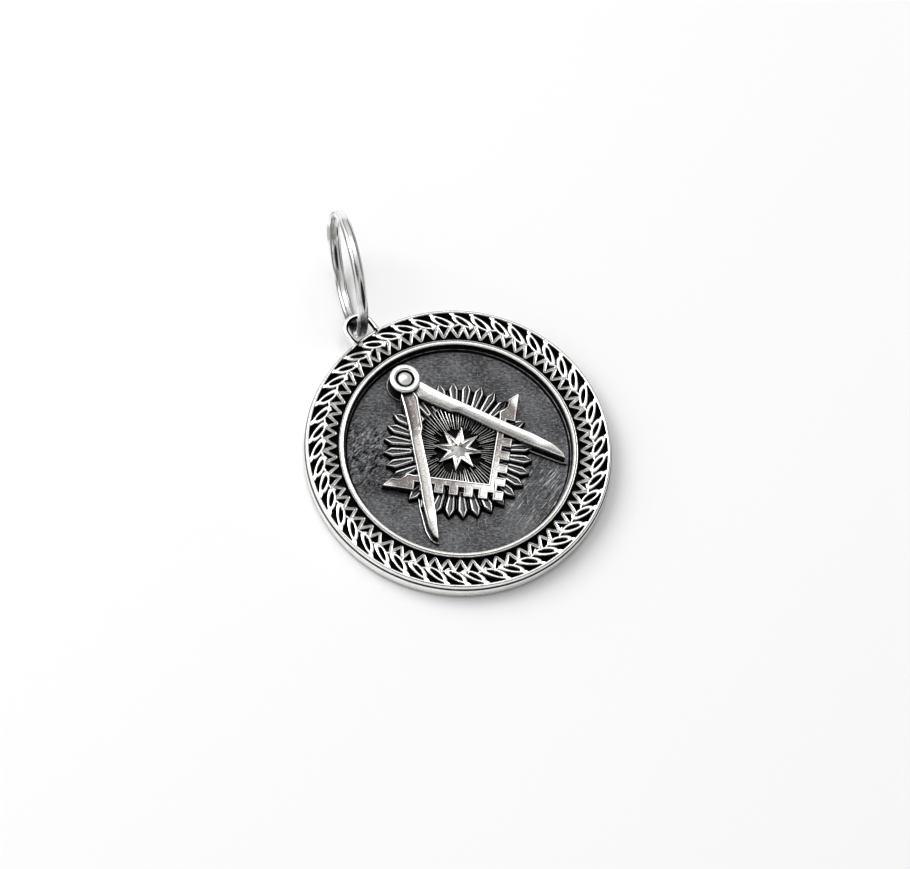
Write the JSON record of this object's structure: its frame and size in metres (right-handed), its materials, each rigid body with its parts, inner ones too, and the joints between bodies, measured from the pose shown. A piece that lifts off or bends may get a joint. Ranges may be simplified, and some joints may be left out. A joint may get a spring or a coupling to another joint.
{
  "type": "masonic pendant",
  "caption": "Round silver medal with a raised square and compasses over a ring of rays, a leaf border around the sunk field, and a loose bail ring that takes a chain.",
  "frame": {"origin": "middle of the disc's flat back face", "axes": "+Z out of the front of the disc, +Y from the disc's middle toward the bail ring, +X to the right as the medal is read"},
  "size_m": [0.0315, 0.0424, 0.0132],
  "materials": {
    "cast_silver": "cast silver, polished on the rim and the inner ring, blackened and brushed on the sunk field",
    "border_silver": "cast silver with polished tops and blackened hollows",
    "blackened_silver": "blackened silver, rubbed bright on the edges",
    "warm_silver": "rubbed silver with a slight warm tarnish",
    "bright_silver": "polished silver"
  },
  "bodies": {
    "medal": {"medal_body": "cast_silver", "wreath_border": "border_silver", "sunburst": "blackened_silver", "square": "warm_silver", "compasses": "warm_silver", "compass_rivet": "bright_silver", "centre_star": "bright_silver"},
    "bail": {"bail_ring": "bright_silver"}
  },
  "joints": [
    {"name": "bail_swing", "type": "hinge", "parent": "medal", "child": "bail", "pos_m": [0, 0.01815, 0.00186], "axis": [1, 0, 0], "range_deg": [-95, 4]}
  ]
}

---*---

AIM -> From the listing above, extract every line exactly as it stands.

THE OUTPUT ->
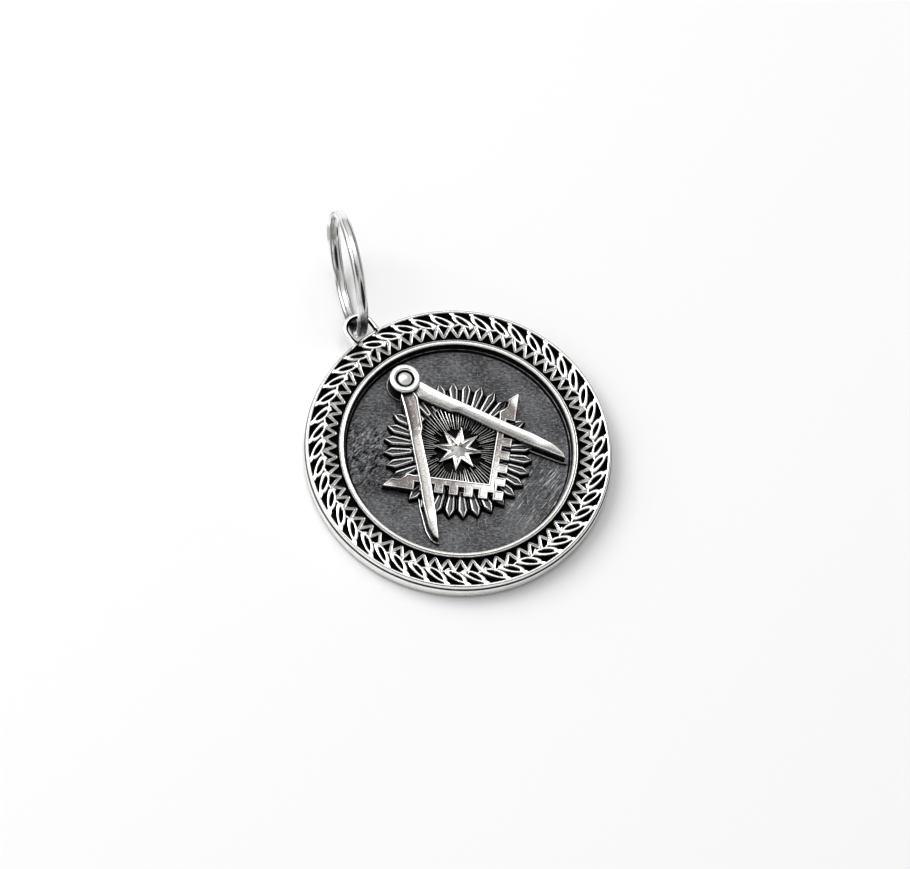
Write the JSON record of this object's structure: its frame and size in metres (right-handed), its materials, each rigid body with its parts, inner ones too, and the joints between bodies, measured from the pose shown. A piece that lifts off or bends may get a joint. Ranges may be simplified, and some joints may be left out. A joint may get a spring or a coupling to another joint.
{
  "type": "masonic pendant",
  "caption": "Round silver medal with a raised square and compasses over a ring of rays, a leaf border around the sunk field, and a loose bail ring that takes a chain.",
  "frame": {"origin": "middle of the disc's flat back face", "axes": "+Z out of the front of the disc, +Y from the disc's middle toward the bail ring, +X to the right as the medal is read"},
  "size_m": [0.0315, 0.0424, 0.0132],
  "materials": {
    "cast_silver": "cast silver, polished on the rim and the inner ring, blackened and brushed on the sunk field",
    "border_silver": "cast silver with polished tops and blackened hollows",
    "blackened_silver": "blackened silver, rubbed bright on the edges",
    "warm_silver": "rubbed silver with a slight warm tarnish",
    "bright_silver": "polished silver"
  },
  "bodies": {
    "medal": {"medal_body": "cast_silver", "wreath_border": "border_silver", "sunburst": "blackened_silver", "square": "warm_silver", "compasses": "warm_silver", "compass_rivet": "bright_silver", "centre_star": "bright_silver"},
    "bail": {"bail_ring": "bright_silver"}
  },
  "joints": [
    {"name": "bail_swing", "type": "hinge", "parent": "medal", "child": "bail", "pos_m": [0, 0.01815, 0.00186], "axis": [1, 0, 0], "range_deg": [-95, 4]}
  ]
}